Once the median employee was identified in the manner described above, we calculated the annual total compensation of the median employee using the same methodology that we used to determine the annual total compensation of the Chief Executive Officer, as reported in the Summary Compensation Table. 
The median of the annual total compensation of all employees, excluding the Chief Executive Officer, is $68,608. The annual total compensation of the Chief Executive Officer, as reported in the 2021 Summary Compensation Table, is $4,751,324. The ratio of the annual total compensation of the Chief Executive Officer to the median of the annual total compensation of all other employees is 69 to 1.
The pay ratio disclosure rules of Item 402(u) of Regulation S-K provide companies with a great deal of flexibility in determining their pay ratio reporting methodologies and in estimating the ratio of the annual total compensation of the Chief Executive Officer to the median of the annual total compensation of all other employees and is not designed to facilitate comparisons of pay ratios between companies.

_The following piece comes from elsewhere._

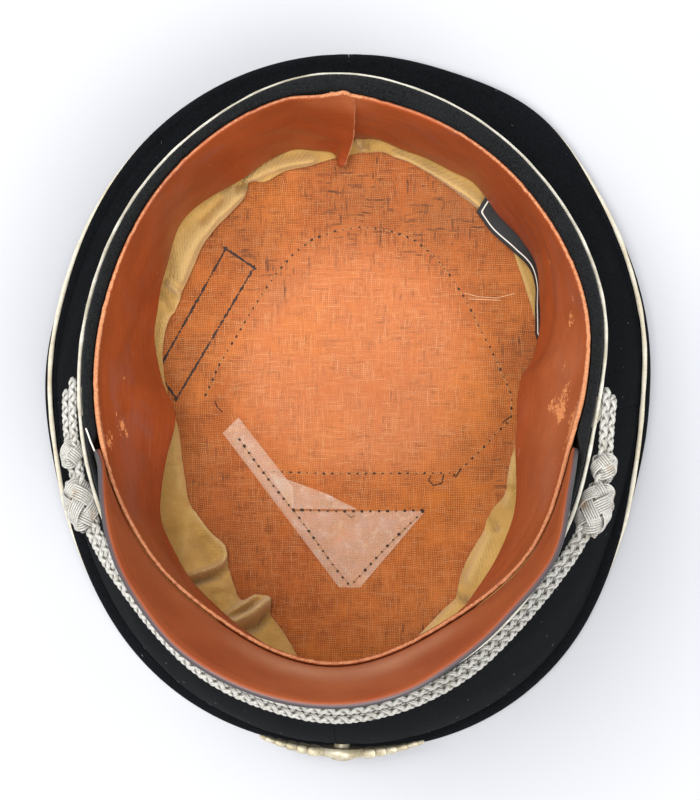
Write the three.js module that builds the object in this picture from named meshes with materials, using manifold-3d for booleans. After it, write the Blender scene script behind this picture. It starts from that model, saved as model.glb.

As such, our methodology may differ materially from the methodology used by other companies to prepare their pay ratio disclosures, which, among other factors such as differences in employee populations, geographic locations, business strategies and compensation practices, may contribute to a lack of comparability between our pay ratio and the pay ratio reported by other companies, including other companies within the financial services industry.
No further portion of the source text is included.